William Robey, a stamp collector, bought the sheet of stamps in May 1918, on his second trip to the Post Office in Washington. The first time, he was handed a sheet whose quality he did not like. He came back a few hours later and was handed the sheet of inverts.

"He looked at it, and he's like, 'Hold it, major problem here, that the plane's flying upside down,' " said Ken Martin, deputy executive director of the American Philatelic Society, in Bellefonte, Pa.

Robey could not believe his great fortune; stamp collecting was very much in vogue at the time. He knew he had landed a major score, and for just $24.

Soon after, postal inspectors visited Robey's house. They wanted the misprints back. He refused to turn them over.
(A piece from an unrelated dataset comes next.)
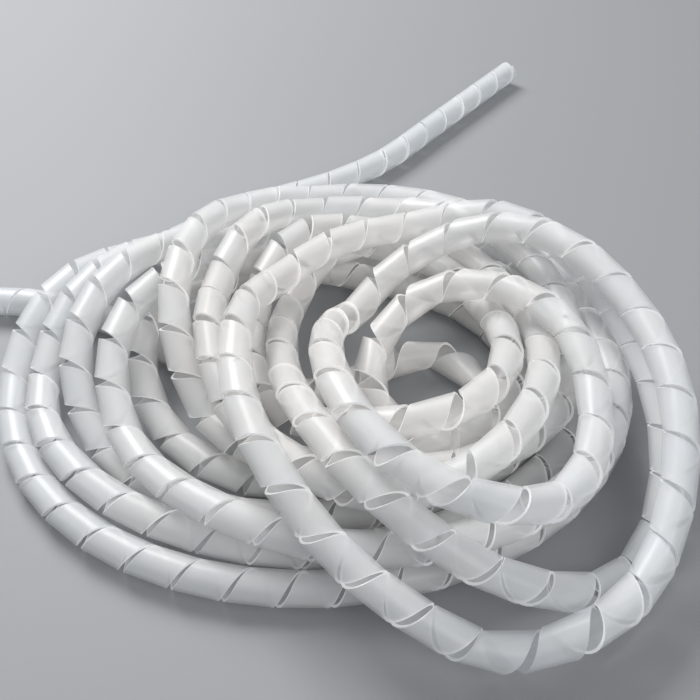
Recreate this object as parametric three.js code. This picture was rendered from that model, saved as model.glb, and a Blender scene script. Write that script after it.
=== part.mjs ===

The next week, he sold the sheet for $15,000 to noted Philadelphia stamp dealer Eugene Klein.

Klein resold the stamps to "Colonel" Ned Green, the obese and one-legged son of Hetty Green, known as the "Wall Street Witch." The heiress was so frugal that her son lost a leg to gangrene because of a lack of medical treatment.

"When he inherited her wealth when she died, he was the exact opposite," Martin said. "He was driving around in a limousine to New York City stamp shops."

The Green family's exploits were closely followed by the public.

"He had this glamorous kind of life," said Apfelbaum, who as a University of Pennsylvania graduate with a history degree has long found stamp stories fascinating. "He was like a Britney Spears of his day."

Green had Klein mark each stamp on the back to brand it and enable its future tracking. Green then began to break apart the sheet and sell the stamps as smaller pieces. This, more than anything, set in motion their enduring market ascendancy.

The stamp being auctioned here today has had five different owners, Apfelbaum said.

The surge in today's demand for these stamps has caught even dealers by surprise. Trepel did not expect more than $400,000 for the Inverted Jenny he sold last month for nearly $1 million.

"Two guys really wanted it," Trepel said. "We had three or four hands up over $700,000."

Stamps are not the only collectible experiencing a price surge. The wealthy are also flocking to antiques. So says Sebastian Clarke, of Freeman's Auction House in downtown Philadelphia.

"Whether it's an exceptionally rare stamp or it is a fine piece of furniture or a painting which has not been on the market before," Clarke said, "the prices are just going through the roof."